13. The decree of the lower Court will be modified by declaring that the adoptions are invalid, and in other respects it must be confirmed. The

respondents will pay the appellant''s costs here.

Davies, J.

14. I quite agree in the conclusions of my learned colleague. I would, however, add two additional reasons in support of the view we have taken

on general principles, namely, that the karnavan as such has not the sole power to make an adoption.
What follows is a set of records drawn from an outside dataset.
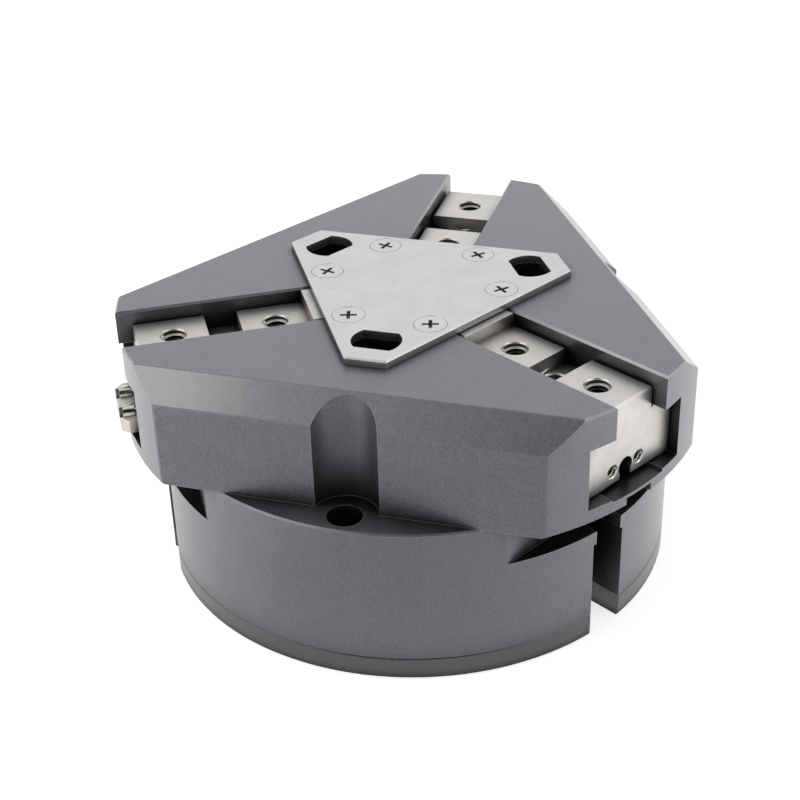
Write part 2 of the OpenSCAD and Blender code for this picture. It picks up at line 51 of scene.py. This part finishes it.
backwards = Vector((math.sin(camera_azimuth) * math.cos(camera_elevation),
                    -math.cos(camera_azimuth) * math.cos(camera_elevation),
                    math.sin(camera_elevation)))
level = (-backwards).cross(Vector((0, 0, 1))).normalized()
upright = level.cross(-backwards)
across = level * math.cos(camera_roll) + upright * math.sin(camera_roll)
above = -level * math.sin(camera_roll) + upright * math.cos(camera_roll)
aimed = Matrix((across, above, backwards)).transposed().to_4x4()
camera_data = bpy.data.cameras.new("camera")
camera_data.sensor_width = 36
camera_data.lens = focal_length
camera_data.clip_start = 0.01
camera = bpy.data.objects.new("camera", camera_data)
camera.matrix_world = Matrix.Translation(camera_place) @ aimed
bpy.context.scene.collection.objects.link(camera)
bpy.context.scene.camera = camera
bpy.context.scene.view_settings.view_transform = "Standard"


def soft_lamp(name, place, size, power):
    """An area lamp of the given width and height, turned towards the middle of the gripper."""
    middle = Vector((0, 0, 0.04))
    data = bpy.data.lights.new(name, "AREA")
    data.shape = "RECTANGLE"
    data.size, data.size_y = size
    data.energy = power
    lamp = bpy.data.objects.new(name, data)
    lamp.location = place
    lamp.rotation_euler = (middle - Vector(place)).to_track_quat("-Z", "Y").to_euler()
    bpy.context.scene.collection.objects.link(lamp)


soft_lamp("lamp_left", (-0.69, -0.43, 0.64), size=(0.85, 1.05), power=3.9)
soft_lamp("lamp_right", (0.80, -0.10, 0.45), size=(0.50, 0.70), power=1.3)


def feed(tree, socket, value):
    """Links a socket to a node's output, or sets it where the value is a plain number or vector."""
    if isinstance(value, bpy.types.NodeSocket):
        tree.links.new(value, socket)
    else:
        socket.default_value = value


def calculate(tree, operation, *values):
    """The result of a sum on sockets and plain numbers."""
    node = tree.nodes.new("ShaderNodeMath")
    node.operation = operation
    for socket, value in zip(node.inputs, values):
        feed(tree, socket, value)
    return node.outputs[0]


def compare(tree, operation, first, second):
    """The dot product of two vectors, or the distance between two points."""
    node = tree.nodes.new("ShaderNodeVectorMath")
    node.operation = operation
    feed(tree, node.inputs[0], first)
    feed(tree, node.inputs[1], second)
    return node.outputs["Value"]


def span(tree, value, low, high, start=0.0, end=1.0, smooth=False):
    """Runs from start to end while the value runs from low to high, and stays level beyond."""
    node = tree.nodes.new("ShaderNodeMapRange")
    node.interpolation_type = "SMOOTHSTEP" if smooth else "LINEAR"
    sockets = ("Value", "From Min", "From Max", "To Min", "To Max")
    for socket, number in zip(sockets, (value, low, high, start, end)):
        feed(tree, node.inputs[socket], number)
    return node.outputs["Result"]


def looked_at(tree):
    """1 for the rays that see a surface or its reflection, 0 for the rays that only light things."""
    rays = tree.nodes.new("ShaderNodeLightPath")
    seen = rays.outputs["Is Camera Ray"]
    for kind in ("Is Glossy Ray", "Is Transmission Ray"):
        seen = calculate(tree, "MAXIMUM", seen, rays.outputs[kind])
    return seen


def seen_or_mirrored(tree, seen, mirrored):
    """One brightness for what is seen directly and another for its image in a glossy surface."""
    mix = tree.nodes.new("ShaderNodeMix")
    feed(tree, mix.inputs["Factor"], tree.nodes.new("ShaderNodeLightPath").outputs["Is Glossy Ray"])
    feed(tree, mix.inputs["A"], seen)
    feed(tree, mix.inputs["B"], mirrored)
    return mix.outputs["Result"]


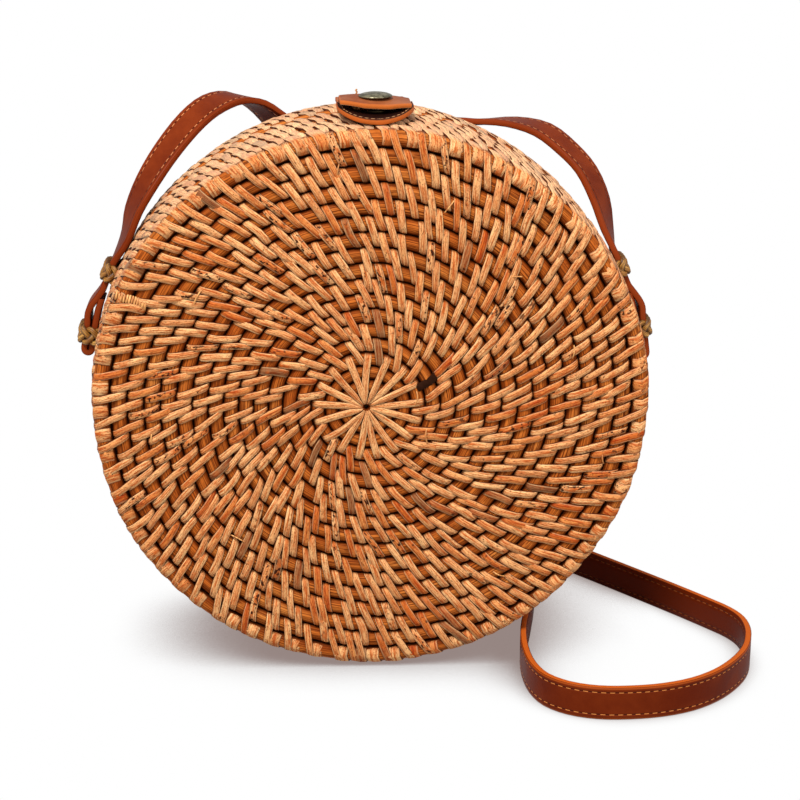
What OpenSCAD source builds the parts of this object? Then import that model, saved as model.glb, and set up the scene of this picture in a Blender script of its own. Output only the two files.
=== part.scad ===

15. In the first place, there has been no attempt to prove that a legal or moral obligation is cast on the member or members of a moribund tarwad

to make an adoption. On the contrary, the witnesses in the case do not go further than saying it is proper--not that it is obligatory, This is confirmed

by the fact that the practice is by no means universal or there would not be the frequent escheats to the State of tarwad property for want of a

successor. The making of an adoption then being optional, how can the karnavan, without the consent of his anandravans, forestall them and

deprive them of that option which in the nature of things must reside in the last surviving member or members of the tarwad? If they should agree

there is an end of the matter, but if they do not agree, the karnavan in acting on his sole authority is arrogating to himself a power of making a final

disposition of the family property. The powers of a karnavan are great, but none of the powers so far recognized in him is so large as that now

claimed for him. It is tantamount to allowing him to make a gift of the tarwad property, which he cannot ordinarily do.

16. and in the second place, even if it be obligatory, there is no actual necessity for making the adoption until the tarwad is reduced to a single

member. As the occasion for the exercise of the power really arises only then, it would seem to follow that the right, when disputed, must be held

necessarily to vest in the last surviving member. The necessity has then become absolute.